WHAT IS BEING ASKED. Quote, please, the line with "BATTERY_Z[0], 1)), steel.clone());", the line with "cad_parts[node].hide_render = cad_parts[node].hide_viewport", and every line between them, exactly and with nothing else.

INFORMATION PROVIDED.
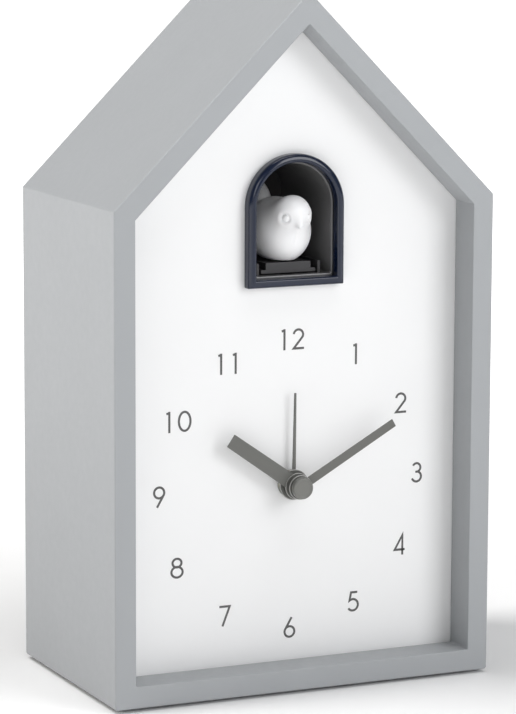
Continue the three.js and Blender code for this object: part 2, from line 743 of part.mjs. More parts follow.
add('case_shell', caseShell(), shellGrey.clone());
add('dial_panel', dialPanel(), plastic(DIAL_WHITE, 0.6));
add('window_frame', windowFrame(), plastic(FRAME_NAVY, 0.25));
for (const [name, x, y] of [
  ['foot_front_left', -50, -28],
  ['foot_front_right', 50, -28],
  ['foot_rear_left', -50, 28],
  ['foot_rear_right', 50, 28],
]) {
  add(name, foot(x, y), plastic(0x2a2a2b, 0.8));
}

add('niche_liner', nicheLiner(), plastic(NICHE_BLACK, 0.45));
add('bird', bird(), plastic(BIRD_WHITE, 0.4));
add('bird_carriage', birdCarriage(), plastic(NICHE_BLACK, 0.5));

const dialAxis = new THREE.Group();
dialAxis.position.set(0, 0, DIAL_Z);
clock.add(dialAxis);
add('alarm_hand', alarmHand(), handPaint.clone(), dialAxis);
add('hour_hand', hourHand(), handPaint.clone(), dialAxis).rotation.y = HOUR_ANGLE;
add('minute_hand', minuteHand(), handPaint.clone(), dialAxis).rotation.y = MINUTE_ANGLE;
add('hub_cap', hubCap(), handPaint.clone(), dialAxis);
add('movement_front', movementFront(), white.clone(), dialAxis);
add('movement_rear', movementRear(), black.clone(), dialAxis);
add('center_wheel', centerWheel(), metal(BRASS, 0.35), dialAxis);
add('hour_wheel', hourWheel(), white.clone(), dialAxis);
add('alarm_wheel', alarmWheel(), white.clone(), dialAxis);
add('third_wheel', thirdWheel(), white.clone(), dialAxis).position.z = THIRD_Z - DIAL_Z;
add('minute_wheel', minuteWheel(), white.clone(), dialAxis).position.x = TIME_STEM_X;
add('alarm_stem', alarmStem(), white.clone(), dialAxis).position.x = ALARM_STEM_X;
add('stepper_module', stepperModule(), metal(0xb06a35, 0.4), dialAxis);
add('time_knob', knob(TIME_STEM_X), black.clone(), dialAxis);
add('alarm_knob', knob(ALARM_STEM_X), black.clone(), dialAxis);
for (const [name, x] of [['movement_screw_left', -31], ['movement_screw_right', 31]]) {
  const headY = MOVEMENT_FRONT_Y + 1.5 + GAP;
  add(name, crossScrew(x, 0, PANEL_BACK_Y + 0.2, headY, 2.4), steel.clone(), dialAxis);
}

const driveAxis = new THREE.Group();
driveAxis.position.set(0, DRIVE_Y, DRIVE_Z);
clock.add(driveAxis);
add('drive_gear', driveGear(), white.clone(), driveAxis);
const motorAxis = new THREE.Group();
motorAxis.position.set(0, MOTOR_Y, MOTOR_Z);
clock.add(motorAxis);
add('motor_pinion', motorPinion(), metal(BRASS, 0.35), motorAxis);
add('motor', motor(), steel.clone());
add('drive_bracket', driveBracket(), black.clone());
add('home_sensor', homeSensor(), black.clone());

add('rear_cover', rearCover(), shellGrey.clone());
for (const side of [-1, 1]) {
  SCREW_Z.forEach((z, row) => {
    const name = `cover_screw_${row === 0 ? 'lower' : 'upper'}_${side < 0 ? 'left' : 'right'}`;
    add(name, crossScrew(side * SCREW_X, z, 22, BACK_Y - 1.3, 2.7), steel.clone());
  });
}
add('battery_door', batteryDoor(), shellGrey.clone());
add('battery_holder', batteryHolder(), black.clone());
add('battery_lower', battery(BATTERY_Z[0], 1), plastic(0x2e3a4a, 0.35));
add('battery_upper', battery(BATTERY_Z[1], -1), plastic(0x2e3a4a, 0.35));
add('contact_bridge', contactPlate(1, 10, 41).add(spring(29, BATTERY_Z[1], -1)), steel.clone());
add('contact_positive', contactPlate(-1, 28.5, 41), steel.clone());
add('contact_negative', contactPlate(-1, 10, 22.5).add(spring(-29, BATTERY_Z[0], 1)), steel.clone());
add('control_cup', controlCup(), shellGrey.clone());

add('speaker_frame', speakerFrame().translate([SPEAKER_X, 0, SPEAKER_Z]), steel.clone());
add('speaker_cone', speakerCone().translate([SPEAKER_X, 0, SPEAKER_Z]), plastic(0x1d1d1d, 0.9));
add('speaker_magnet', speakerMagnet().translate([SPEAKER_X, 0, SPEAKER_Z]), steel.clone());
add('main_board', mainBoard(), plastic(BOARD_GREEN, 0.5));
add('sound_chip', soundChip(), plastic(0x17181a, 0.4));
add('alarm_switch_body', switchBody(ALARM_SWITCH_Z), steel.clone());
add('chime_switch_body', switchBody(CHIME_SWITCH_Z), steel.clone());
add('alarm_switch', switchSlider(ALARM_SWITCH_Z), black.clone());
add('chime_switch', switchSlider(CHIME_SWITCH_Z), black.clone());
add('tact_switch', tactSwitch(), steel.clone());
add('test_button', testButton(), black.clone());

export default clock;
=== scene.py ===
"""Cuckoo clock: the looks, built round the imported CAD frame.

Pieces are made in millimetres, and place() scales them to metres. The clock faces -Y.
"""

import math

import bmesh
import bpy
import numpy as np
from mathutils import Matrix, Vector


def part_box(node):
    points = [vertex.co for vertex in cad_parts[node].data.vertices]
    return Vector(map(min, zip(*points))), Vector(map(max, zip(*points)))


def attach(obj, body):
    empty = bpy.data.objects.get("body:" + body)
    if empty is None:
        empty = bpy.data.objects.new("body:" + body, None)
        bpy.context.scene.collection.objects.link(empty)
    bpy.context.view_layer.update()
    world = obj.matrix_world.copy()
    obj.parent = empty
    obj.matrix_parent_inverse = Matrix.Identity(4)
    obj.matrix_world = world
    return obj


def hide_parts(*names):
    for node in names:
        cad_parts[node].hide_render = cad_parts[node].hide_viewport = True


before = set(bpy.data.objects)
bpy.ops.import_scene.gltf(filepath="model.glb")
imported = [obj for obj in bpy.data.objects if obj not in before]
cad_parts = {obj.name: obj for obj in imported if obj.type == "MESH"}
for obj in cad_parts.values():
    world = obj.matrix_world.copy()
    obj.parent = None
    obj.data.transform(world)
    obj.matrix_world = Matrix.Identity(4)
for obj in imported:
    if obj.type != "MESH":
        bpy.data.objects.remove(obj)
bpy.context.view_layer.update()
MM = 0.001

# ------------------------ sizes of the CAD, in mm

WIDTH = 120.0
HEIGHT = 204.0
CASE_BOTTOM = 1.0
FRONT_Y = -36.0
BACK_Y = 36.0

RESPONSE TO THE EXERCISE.
add('contact_negative', contactPlate(-1, 10, 22.5).add(spring(-29, BATTERY_Z[0], 1)), steel.clone());
add('control_cup', controlCup(), shellGrey.clone());

add('speaker_frame', speakerFrame().translate([SPEAKER_X, 0, SPEAKER_Z]), steel.clone());
add('speaker_cone', speakerCone().translate([SPEAKER_X, 0, SPEAKER_Z]), plastic(0x1d1d1d, 0.9));
add('speaker_magnet', speakerMagnet().translate([SPEAKER_X, 0, SPEAKER_Z]), steel.clone());
add('main_board', mainBoard(), plastic(BOARD_GREEN, 0.5));
add('sound_chip', soundChip(), plastic(0x17181a, 0.4));
add('alarm_switch_body', switchBody(ALARM_SWITCH_Z), steel.clone());
add('chime_switch_body', switchBody(CHIME_SWITCH_Z), steel.clone());
add('alarm_switch', switchSlider(ALARM_SWITCH_Z), black.clone());
add('chime_switch', switchSlider(CHIME_SWITCH_Z), black.clone());
add('tact_switch', tactSwitch(), steel.clone());
add('test_button', testButton(), black.clone());

export default clock;
=== scene.py ===
"""Cuckoo clock: the looks, built round the imported CAD frame.

Pieces are made in millimetres, and place() scales them to metres. The clock faces -Y.
"""

import math

import bmesh
import bpy
import numpy as np
from mathutils import Matrix, Vector


def part_box(node):
    points = [vertex.co for vertex in cad_parts[node].data.vertices]
    return Vector(map(min, zip(*points))), Vector(map(max, zip(*points)))


def attach(obj, body):
    empty = bpy.data.objects.get("body:" + body)
    if empty is None:
        empty = bpy.data.objects.new("body:" + body, None)
        bpy.context.scene.collection.objects.link(empty)
    bpy.context.view_layer.update()
    world = obj.matrix_world.copy()
    obj.parent = empty
    obj.matrix_parent_inverse = Matrix.Identity(4)
    obj.matrix_world = world
    return obj


def hide_parts(*names):
    for node in names:
        cad_parts[node].hide_render = cad_parts[node].hide_viewport = True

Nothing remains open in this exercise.